Gastrodiplomasi: Kuliner Lombok Jembatan Diplomasi Indonesia
Indonesia gunakan kuliner Lombok, khususnya serabi, untuk mempererat hubungan diplomasi dengan negara lain, sekaligus mempromosikan potensi daerah.

Pada 8-11 Mei 2025, Indonesia menggelar Indonesia Gastrodiplomacy Series di Pulau Lombok, Nusa Tenggara Barat. Acara ini melibatkan 38 delegasi dari 27 negara yang mencicipi kuliner lokal dan mengenal budaya suku Sasak. Inisiatif ini bertujuan untuk memperkuat hubungan diplomasi internasional melalui cita rasa kuliner, sekaligus mempromosikan potensi ekonomi, pariwisata, dan budaya daerah.
Beras, sebagai bahan pokok masyarakat Sasak, menjadi fokus utama. Pulau Lombok, penyumbang 54,07 persen produksi padi NTB pada 2024 (785.927 ton), menawarkan kekayaan kuliner berbasis beras. Makanan, sebagai jendela sejarah dan budaya, dijadikan alat diplomasi untuk menyampaikan keramahan dan kehangatan Indonesia kepada dunia.
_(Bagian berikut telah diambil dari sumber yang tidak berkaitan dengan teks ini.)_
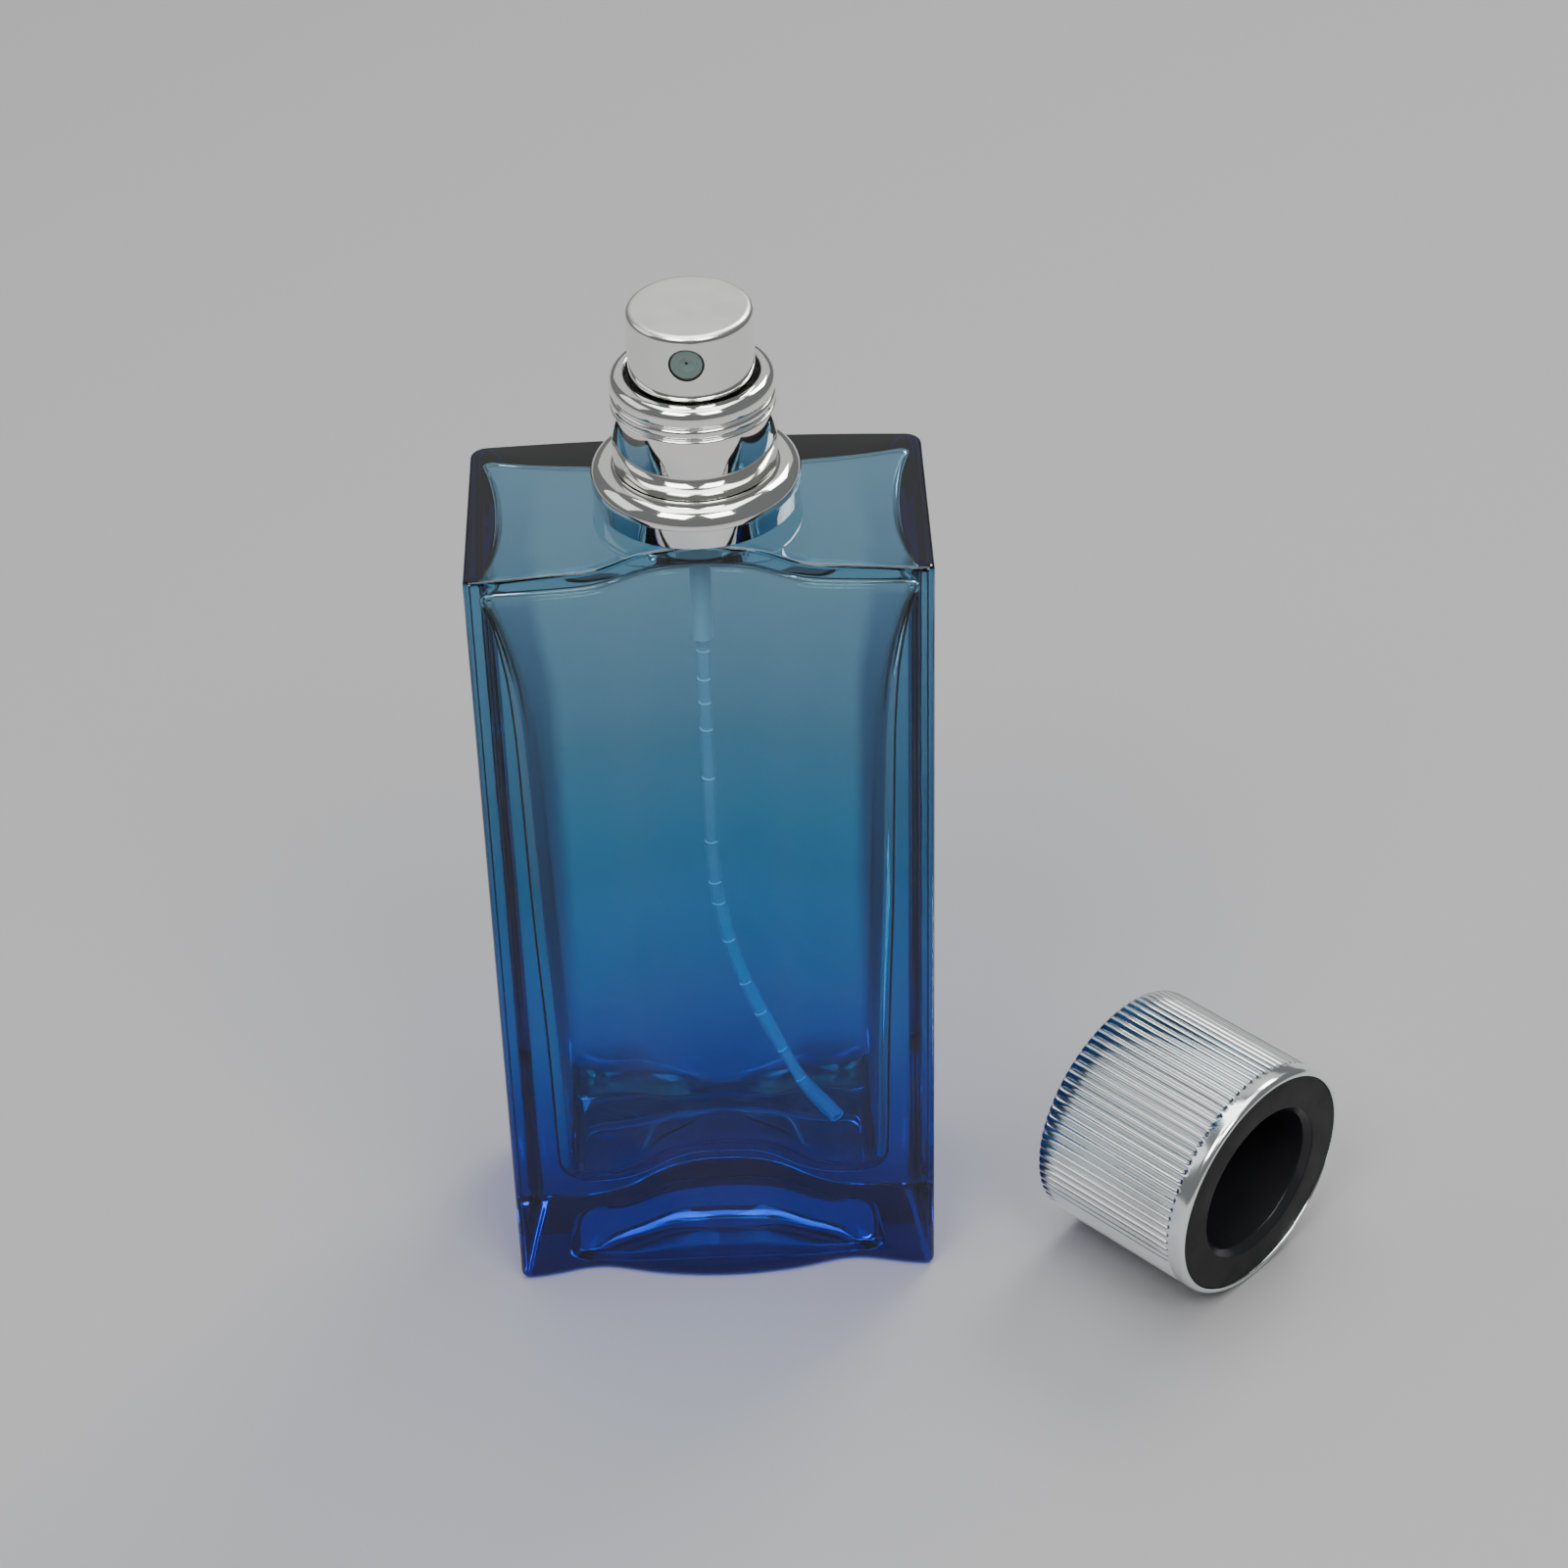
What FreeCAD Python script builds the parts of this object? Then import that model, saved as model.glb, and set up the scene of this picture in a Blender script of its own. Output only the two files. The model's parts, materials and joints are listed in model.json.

Staf Ahli Kementerian Luar Negeri, Heru Hartanto Subolo, menyatakan para delegasi sangat mengagumi budaya dan keramahan masyarakat Lombok. Gastrodiplomasi diharapkan dapat membuka peluang kerjasama di berbagai sektor, dari ekonomi hingga politik, dengan kuliner sebagai jembatan penghubung.
Jelajah Rasa: Serabi dan Tradisi Berladang
Salah satu kuliner yang dijajal delegasi adalah serabi, kue tradisional dari tepung beras, santan, dan gula merah. Atukk Ayu, seorang pembuat serabi, memperagakan proses pembuatannya menggunakan tungku tradisional. Serabi, selain lezat, merepresentasikan sumber daya alam Lombok, seperti beras, kelapa, dan aren, yang merupakan komoditas pertanian unggulan NTB.
NTB telah mencapai swasembada beras sejak 1984, berkat program Operasi Tekad Makmur (OTM) yang fokus pada intensifikasi padi lahan kering. Namun, ketergantungan pada curah hujan membuat indeks pertanaman padi hanya 1,2 kali setahun. Masyarakat Sasak masih mempertahankan tradisi berladang, yang memiliki aspek sakral dan profan, menunjukkan kearifan lokal dalam pengelolaan sumber daya alam.
Bahan-bahan serabi, beras, kelapa, dan aren, juga mencerminkan sejarah Lombok. Kelapa dan aren tumbuh subur di tanah vulkanik hasil erupsi Gunung Samalas tahun 1257. Produksi kelapa dan aren di NTB cukup signifikan, menunjukkan potensi ekonomi yang besar. Sepiring serabi, dengan demikian, menjadi representasi sejarah, budaya, dan potensi ekonomi Lombok.
Tradisi berladang masyarakat Sasak juga sarat dengan nilai-nilai sosial, seperti gotong royong. Aktivitas berladang, baik yang sakral maupun profan, melibatkan berbagai ritual dan alat tradisional, menunjukkan kekayaan budaya yang perlu dilestarikan.
Keramahan sebagai Jembatan Diplomasi
Selain kuliner, keramahan penduduk Lombok juga menjadi daya tarik tersendiri bagi delegasi asing. Duta Besar Austria, Thomas Loidl, mengungkapkan kekagumannya terhadap keramahan masyarakat setempat. Keramahan, sebagai bagian dari budaya Indonesia, menjadi aset penting dalam diplomasi.
Indonesia, dengan keindahan alam, kuliner yang beragam, dan keramahan penduduknya, memiliki daya tarik besar bagi wisatawan mancanegara. Gastrodiplomasi tidak hanya mempromosikan kuliner, tetapi juga memperkenalkan keramahan dan budaya Indonesia kepada dunia. Hal ini diharapkan dapat meningkatkan citra Indonesia di mata internasional.
Selain serabi, NTB juga memiliki kuliner khas lainnya, seperti ayam taliwang, sate bulayak, dan plecing kangkung, yang berpotensi untuk menjadi bagian dari gastrodiplomasi. Pemerintah diharapkan dapat terus mengoptimalkan potensi kuliner sebagai penggerak ekonomi dan diplomasi.
Gastrodiplomacy diharapkan dapat meningkatkan kesadaran masyarakat akan pentingnya melestarikan kuliner dan budaya lokal. Dengan demikian, kuliner tidak hanya menjadi alat diplomasi, tetapi juga menjadi bagian dari upaya pelestarian budaya Indonesia.